Als dazu zwei befreundete Kunstkritiker GRAF als »feinsinnigsten Menschen« und als »Großen Liebenden« auslobten, das Wort wurde noch mal wiederholt, da schoss dem von soviel Emotion überwältigten Künstler das Wasser so stark in die Augen, dass ihm die Bühnenmatrone RETT mitleidig-sanft aus dem Licht schupste. Zweck erfüllt: Sensibilität des Künstlers formatfüllend vorgeführt, der alternde Schwarmgeist darf wieder gehen.  

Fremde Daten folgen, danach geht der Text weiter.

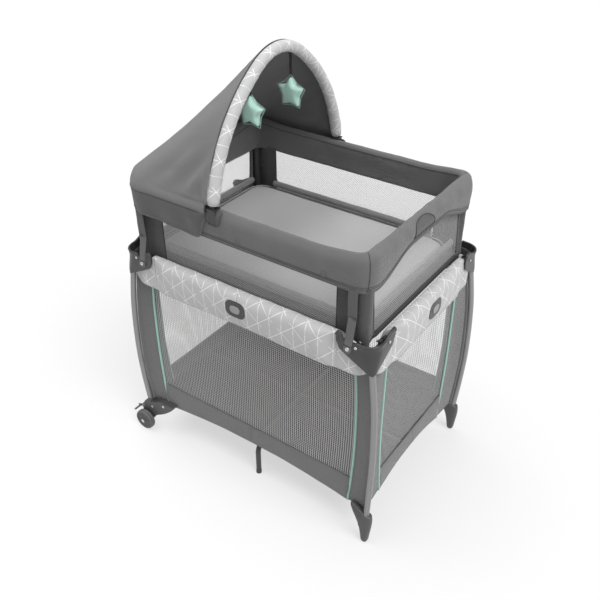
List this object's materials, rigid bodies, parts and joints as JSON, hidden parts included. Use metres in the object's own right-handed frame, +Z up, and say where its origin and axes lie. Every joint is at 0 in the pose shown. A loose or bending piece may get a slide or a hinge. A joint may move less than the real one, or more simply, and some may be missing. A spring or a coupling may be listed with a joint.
{
  "type": "travel play yard",
  "caption": "Folding travel play yard with mesh sides, two wheels and two feet, a lift-off bassinet with a mattress, a tilting canopy and soft hanging toys.",
  "frame": {"origin": "on the floor under the middle of the yard", "axes": "+Z up, X along the yard from the wheel and canopy end (-X) to the end with two fixed feet (+X), -Y the front long side"},
  "size_m": [1.1215, 0.792, 1.5761],
  "materials": {
    "leg_silver": "satin",
    "dark_plastic": "fine texture",
    "dark_tube": "satin",
    "steel": "brushed",
    "wheel_plastic": "satin",
    "button_grey": "satin",
    "mid_plastic": "fine texture",
    "charcoal_cloth": "woven",
    "mattress_cloth": "woven",
    "print_cloth": "woven with a thin line print",
    "mint_plush": "short plush",
    "floor_cloth": "woven",
    "webbing": "webbing",
    "mesh_cloth": "open knit",
    "mint_piping": "piping",
    "white_line": "print"
  },
  "bodies": {
    "leg_front_left": {"leg_tube_front_left": "leg_silver", "corner_hub_front_left": "dark_plastic", "corner_pins_front_left": "steel", "wheel_bracket_front": "dark_plastic", "yard_shell": "charcoal_cloth"},
    "leg_front_right": {"leg_tube_front_right": "leg_silver", "corner_hub_front_right": "dark_plastic", "corner_pins_front_right": "steel", "fixed_foot_front": "dark_plastic"},
    "leg_back_left": {"leg_tube_back_left": "leg_silver", "corner_hub_back_left": "dark_plastic", "corner_pins_back_left": "steel", "wheel_bracket_back": "dark_plastic"},
    "leg_back_right": {"leg_tube_back_right": "leg_silver", "corner_hub_back_right": "dark_plastic", "corner_pins_back_right": "steel", "fixed_foot_back": "dark_plastic"},
    "floor_tube_front_left": {"floor_tube_front_left": "dark_tube"},
    "floor_tube_front_right": {"floor_tube_front_right": "dark_tube"},
    "floor_tube_back_left": {"floor_tube_back_left": "dark_tube"},
    "floor_tube_back_right": {"floor_tube_back_right": "dark_tube"},
    "floor_hub": {"floor_hub": "dark_plastic", "fold_strap": "webbing", "floor_cloth": "floor_cloth"},
    "support_arm_back": {"support_arm_back": "dark_tube"},
    "support_arm_front": {"support_arm_front": "dark_tube"},
    "half_rail_front_left": {"half_rail_front_left": "dark_tube"},
    "half_rail_left_front": {"half_rail_left_front": "dark_tube"},
    "half_rail_front_right": {"half_rail_front_right": "dark_tube"},
    "half_rail_right_front": {"half_rail_right_front": "dark_tube"},
    "half_rail_back_left": {"half_rail_back_left": "dark_tube"},
    "half_rail_left_back": {"half_rail_left_back": "dark_tube"},
    "half_rail_back_right": {"half_rail_back_right": "dark_tube"},
    "half_rail_right_back": {"half_rail_right_back": "dark_tube"},
    "latch_back": {"latch_housing_back": "dark_plastic"},
    "button_back": {"latch_button_back": "button_grey"},
    "latch_front": {"latch_housing_front": "dark_plastic"},
    "button_front": {"latch_button_front": "button_grey"},
    "latch_right": {"latch_housing_right": "dark_plastic"},
    "button_right": {"latch_button_right": "button_grey"},
    "latch_left": {"latch_housing_left": "dark_plastic"},
    "button_left": {"latch_button_left": "button_grey"},
    "wheel_back": {"wheel_back": "wheel_plastic"},
    "brake_back": {"brake_lever_back": "dark_plastic"},
    "wheel_front": {"wheel_front": "wheel_plastic"},
    "brake_front": {"brake_lever_front": "dark_plastic"},
    "bassinet": {"bassinet_top_rail": "dark_tube", "bassinet_lower_frame": "dark_tube", "bassinet_shell": "charcoal_cloth", "bassinet_mattress": "mattress_cloth", "canopy_clips": "dark_plastic", "canopy_cover": "charcoal_cloth"},
    "latch_tab_front_left": {"latch_tab_front_left": "mid_plastic"},
    "latch_tab_front_right": {"latch_tab_front_right": "mid_plastic"},
    "latch_tab_back_left": {"latch_tab_back_left": "mid_plastic"},
    "latch_tab_back_right": {"latch_tab_back_right": "mid_plastic"},
    "canopy": {"canopy_bow": "dark_tube", "bow_sleeve": "print_cloth"},
    "star_back": {"star_toy_back": "mint_plush"},
    "star_front": {"star_toy_front": "mint_plush"}
  },
  "joints": [
    {"name": "yard_fold", "type": "hinge", "parent": "leg_front_left", "child": "floor_tube_front_left", "pos_m": [-0.454, -0.312, 0.15], "axis": [0.5636, -0.826, 0], "range_deg": [0, 80], "deforming": ["yard_shell", "floor_cloth"]},
    {"name": "floor_hub_level", "type": "hinge", "parent": "floor_tube_front_left", "child": "floor_hub", "pos_m": [-0.07, -0.05, 0.15], "axis": [-0.5636, 0.826, 0], "range_deg": [0, 80]},
    {"name": "floor_tube_front_right_drop", "type": "hinge", "parent": "floor_hub", "child": "floor_tube_front_right", "pos_m": [0.07, -0.05, 0.15], "axis": [0.5636, 0.826, 0], "range_deg": [0, 80]},
    {"name": "leg_front_right_level", "type": "hinge", "parent": "floor_tube_front_right", "child": "leg_front_right", "pos_m": [0.454, -0.312, 0.15], "axis": [-0.5636, -0.826, 0], "range_deg": [0, 80]},
    {"name": "floor_tube_back_left_drop", "type": "hinge", "parent": "floor_hub", "child": "floor_tube_back_left", "pos_m": [-0.07, 0.05, 0.15], "axis": [-0.5636, -0.826, 0], "range_deg": [0, 80]},
    {"name": "leg_back_left_level", "type": "hinge", "parent": "floor_tube_back_left", "child": "leg_back_left", "pos_m": [-0.454, 0.312, 0.15], "axis": [0.5636, 0.826, 0], "range_deg": [0, 80]},
    {"name": "floor_tube_back_right_drop", "type": "hinge", "parent": "floor_hub", "child": "floor_tube_back_right", "pos_m": [0.07, 0.05, 0.15], "axis": [-0.5636, 0.826, 0], "range_deg": [0, 80]},
    {"name": "leg_back_right_level", "type": "hinge", "parent": "floor_tube_back_right", "child": "leg_back_right", "pos_m": [0.454, 0.312, 0.15], "axis": [0.5636, -0.826, 0], "range_deg": [0, 80]},
    {"name": "support_arm_back_drop", "type": "hinge", "parent": "floor_hub", "child": "support_arm_back", "pos_m": [-0.011, 0.046, 0.15], "axis": [-1, 0, 0], "range_deg": [0, 80]},
    {"name": "support_arm_front_drop", "type": "hinge", "parent": "floor_hub", "child": "support_arm_front", "pos_m": [0.011, -0.046, 0.15], "axis": [1, 0, 0], "range_deg": [0, 80]},
    {"name": "half_rail_front_left_drop", "type": "hinge", "parent": "leg_front_left", "child": "half_rail_front_left", "pos_m": [-0.412, -0.347, 0.842], "axis": [0, 1, 0], "range_deg": [0, 80]},
    {"name": "half_rail_left_front_drop", "type": "hinge", "parent": "leg_front_left", "child": "half_rail_left_front", "pos_m": [-0.493, -0.29, 0.842], "axis": [-1, 0, 0], "range_deg": [0, 80]},
    {"name": "half_rail_front_right_drop", "type": "hinge", "parent": "leg_front_right", "child": "half_rail_front_right", "pos_m": [0.412, -0.347, 0.842], "axis": [0, -1, 0], "range_deg": [0, 80]},
    {"name": "half_rail_right_front_drop", "type": "hinge", "parent": "leg_front_right", "child": "half_rail_right_front", "pos_m": [0.493, -0.29, 0.842], "axis": [-1, 0, 0], "range_deg": [0, 80]},
    {"name": "half_rail_back_left_drop", "type": "hinge", "parent": "leg_back_left", "child": "half_rail_back_left", "pos_m": [-0.412, 0.347, 0.842], "axis": [0, 1, 0], "range_deg": [0, 80]},
    {"name": "half_rail_left_back_drop", "type": "hinge", "parent": "leg_back_left", "child": "half_rail_left_back", "pos_m": [-0.493, 0.29, 0.842], "axis": [1, 0, 0], "range_deg": [0, 80]},
    {"name": "half_rail_back_right_drop", "type": "hinge", "parent": "leg_back_right", "child": "half_rail_back_right", "pos_m": [0.412, 0.347, 0.842], "axis": [0, -1, 0], "range_deg": [0, 80]},
    {"name": "half_rail_right_back_drop", "type": "hinge", "parent": "leg_back_right", "child": "half_rail_right_back", "pos_m": [0.493, 0.29, 0.842], "axis": [1, 0, 0], "range_deg": [0, 80]},
    {"name": "latch_back_level", "type": "hinge", "parent": "half_rail_back_right", "child": "latch_back", "pos_m": [0.028, 0.356, 0.842], "axis": [0, 1, 0], "range_deg": [0, 80]},
    {"name": "latch_button_back_press", "type": "slide", "parent": "latch_back", "child": "button_back", "axis": [0, -1, 0], "range_m": [0, 0.005], "stiffness_N_per_m": 250, "springref_m": -0.003},
    {"name": "latch_front_level", "type": "hinge", "parent": "half_rail_front_right", "child": "latch_front", "pos_m": [0.028, -0.356, 0.842], "axis": [0, 1, 0], "range_deg": [0, 80]},
    {"name": "latch_button_front_press", "type": "slide", "parent": "latch_front", "child": "button_front", "axis": [0, 1, 0], "range_m": [0, 0.005], "stiffness_N_per_m": 250, "springref_m": -0.003},
    {"name": "latch_right_level", "type": "hinge", "parent": "half_rail_right_back", "child": "latch_right", "pos_m": [0.506, 0.028, 0.842], "axis": [-1, 0, 0], "range_deg": [0, 80]},
    {"name": "latch_button_right_press", "type": "slide", "parent": "latch_right", "child": "button_right", "axis": [-1, 0, 0], "range_m": [0, 0.005], "stiffness_N_per_m": 250, "springref_m": -0.003},
    {"name": "latch_left_level", "type": "hinge", "parent": "half_rail_left_back", "child": "latch_left", "pos_m": [-0.506, 0.028, 0.842], "axis": [-1, 0, 0], "range_deg": [0, 80]},
    {"name": "latch_button_left_press", "type": "slide", "parent": "latch_left", "child": "button_left", "axis": [1, 0, 0], "range_m": [0, 0.005], "stiffness_N_per_m": 250, "springref_m": -0.003},
    {"name": "wheel_back_spin", "type": "hinge", "parent": "leg_back_left", "child": "wheel_back", "pos_m": [-0.531, 0.378, 0.044], "axis": [0, 1, 0], "continuous": true},
    {"name": "brake_back_press", "type": "hinge", "parent": "leg_back_left", "child": "brake_back", "pos_m": [-0.545, 0.3624, 0.104], "axis": [0, -1, 0], "range_deg": [0, 18]},
    {"name": "wheel_front_spin", "type": "hinge", "parent": "leg_front_left", "child": "wheel_front", "pos_m": [-0.531, -0.378, 0.044], "axis": [0, 1, 0], "continuous": true},
    {"name": "brake_front_press", "type": "hinge", "parent": "leg_front_left", "child": "brake_front", "pos_m": [-0.545, -0.3624, 0.104], "axis": [0, -1, 0], "range_deg": [0, 18]},
    {"name": "bassinet_lift", "type": "slide", "parent": "floor_hub", "child": "bassinet", "axis": [0, 0, 1], "range_m": [0, 0.4]},
    {"name": "latch_tab_front_left_swing", "type": "hinge", "parent": "bassinet", "child": "latch_tab_front_left", "pos_m": [-0.425, -0.351, 0.94], "axis": [-1, 0, 0], "range_deg": [0, 60]},
    {"name": "latch_tab_front_right_swing", "type": "hinge", "parent": "bassinet", "child": "latch_tab_front_right", "pos_m": [0.425, -0.351, 0.94], "axis": [-1, 0, 0], "range_deg": [0, 60]},
    {"name": "latch_tab_back_left_swing", "type": "hinge", "parent": "bassinet", "child": "latch_tab_back_left", "pos_m": [-0.425, 0.351, 0.94], "axis": [1, 0, 0], "range_deg": [0, 60]},
    {"name": "latch_tab_back_right_swing", "type": "hinge", "parent": "bassinet", "child": "latch_tab_back_right", "pos_m": [0.425, 0.351, 0.94], "axis": [1, 0, 0], "range_deg": [0, 60]},
    {"name": "canopy_fold", "type": "hinge", "parent": "bassinet", "child": "canopy", "pos_m": [-0.089, 0, 1.165], "axis": [0, -1, 0], "range_deg": [0, 60], "deforming": ["canopy_cover"]},
    {"name": "star_back_swing", "type": "hinge", "parent": "canopy", "child": "star_back", "pos_m": [-0.089, 0.063, 1.516], "axis": [0, 1, 0], "range_deg": [-40, 20]},
    {"name": "star_front_swing", "type": "hinge", "parent": "canopy", "child": "star_front", "pos_m": [-0.089, -0.149, 1.456], "axis": [0, 1, 0], "range_deg": [-40, 20]}
  ],
  "couplings": [
    {"joint": "floor_hub_level", "follows": "yard_fold", "ratio": 1},
    {"joint": "floor_tube_front_right_drop", "follows": "yard_fold", "ratio": 1},
    {"joint": "leg_front_right_level", "follows": "yard_fold", "ratio": 1},
    {"joint": "floor_tube_back_left_drop", "follows": "yard_fold", "ratio": 1},
    {"joint": "leg_back_left_level", "follows": "yard_fold", "ratio": 1},
    {"joint": "floor_tube_back_right_drop", "follows": "yard_fold", "ratio": 1},
    {"joint": "leg_back_right_level", "follows": "yard_fold", "ratio": 1},
    {"joint": "support_arm_back_drop", "follows": "yard_fold", "ratio": 1},
    {"joint": "support_arm_front_drop", "follows": "yard_fold", "ratio": 1},
    {"joint": "half_rail_front_left_drop", "follows": "yard_fold", "ratio": 1},
    {"joint": "half_rail_left_front_drop", "follows": "yard_fold", "ratio": 1},
    {"joint": "half_rail_front_right_drop", "follows": "yard_fold", "ratio": 1},
    {"joint": "half_rail_right_front_drop", "follows": "yard_fold", "ratio": 1},
    {"joint": "half_rail_back_left_drop", "follows": "yard_fold", "ratio": 1},
    {"joint": "half_rail_left_back_drop", "follows": "yard_fold", "ratio": 1},
    {"joint": "half_rail_back_right_drop", "follows": "yard_fold", "ratio": 1},
    {"joint": "half_rail_right_back_drop", "follows": "yard_fold", "ratio": 1},
    {"joint": "latch_back_level", "follows": "yard_fold", "ratio": 1},
    {"joint": "latch_front_level", "follows": "yard_fold", "ratio": 1},
    {"joint": "latch_right_level", "follows": "yard_fold", "ratio": 1},
    {"joint": "latch_left_level", "follows": "yard_fold", "ratio": 1},
    {"joint": "bassinet_lift", "follows": "yard_fold", "m_per_rad": 0.28}
  ]
}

Der Medienkünstler Richard KRIESCHE wartete mit dem »Globus als Körper« auf, einer Basisbanalität der 1980er-Jahre. Und für die Literatur, die man in Wien seit jeher sang- und klanglos zu den schönen Künsten rechnet, für die Wortkunst durfte Paulus HOCHGATTERER den Kopf hinhalten. Die selbstverständlich lektürebetroffene Frau RETT wollte zum zirka tausendsten Mal wissen, wie der Autor seinen Brotberuf als Psychiater mit der Schriftstellerei unter einen Hut bringt und ob in seiner Kindheit wirklich alle 52 Karl-May-Bände gelesen hat.

Bumsti! Ansonsten Mussorgski-Klänge vor Stuckmarmor, grässliche Videoanimationen und eine Musikbebilderung wie beim Neujahrskonzert der Philharmoniker, viel Chic und Politiker. Hätte man auf diese bombastische Show verzichtet, wären sich locker noch Kunstpreise für die Sparten Architektur, Design, Schauspiel, Tanz und Kunstkritik ausgegangen. Wie sagte doch Paul Albert LEITNER: »Österreich ist sehr teuer geworden« – selbst für etablierte Künstlerinnen und Künstler mit einem international anerkannten Gesamtwerk.